Dr Mansur further clarified that while Bangladesh Bank routinely buys and sells dollars from commercial banks, it has not sold any from its reserves recently.

HE PROVIDED AN EXAMPLE OF HOW THE DEBT REPAYMENTS WERE HANDLED:

Islamic Bank had excess dollars due to a surge in remittances but lacked sufficient cash. Bangladesh Bank instructed Sonali and Rupali Banks to exchange cash for Islamic Bank’s dollars to settle fertilizer-related debts. In the past, reserves would have been used to provide dollars to these banks, but that was not necessary in the last two months.

The governor also mentioned that during the previous governor’s tenure, a dollar shortage led to the accumulation of more than $2.25 billion in debts to foreign companies such as Adani, KAFCO, Chevron, and BPC.

In the last two months, much of this debt has been repaid through the interbank market, with only $400 million still outstanding, which is expected to be cleared soon, again without tapping into the reserves.

According to Dr Mansur, the improved supply of dollars in the interbank market is due to efforts to control money laundering and reduce corruption.

He also pointed out that there is less interest in holding dollars now, as the local currency is currently offering higher interest rates. Inflation is starting to ease, and the uncertainty surrounding imports of essential goods like oil, gas, and fertilizer is gradually decreasing.

The governor expressed optimism that once all outstanding debts are cleared by December, the economy will be on a more positive trajectory.
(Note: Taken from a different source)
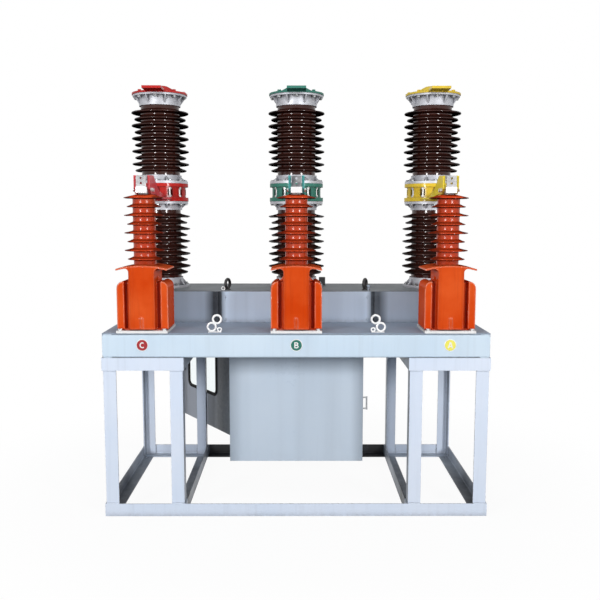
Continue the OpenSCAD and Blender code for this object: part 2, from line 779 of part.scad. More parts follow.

He urged patience, advising that now is not the time to focus on investment and growth.

Bangladesh relies heavily on imports for petroleum products, including oil, gas, and coal. Last fiscal year, the country spent around $9 billion on these imports, and its dependency on imported electricity and fertilizers is increasing.

Dr Mansur emphasized that the government has already reduced its unpaid dollar debt from $2.5 billion to $400 million.

“Substantial payments have been made for fertilizer, electricity, and to companies like Adani and Chevron. Our goal is to eliminate this debt within the next two months, which will boost liquidity in the market,” he said.

The governor said after these obligations are settled, the financial strain on the economy will ease, allowing overall activity to pick up.

Additionally, the government is preparing to secure an additional $10 billion in loans from various international agencies.

Dr Mansur said that if Bangladesh can obtain an additional $2 to $3 billion from the IMF and $2 billion from the World Bank, economic activities will further accelerate.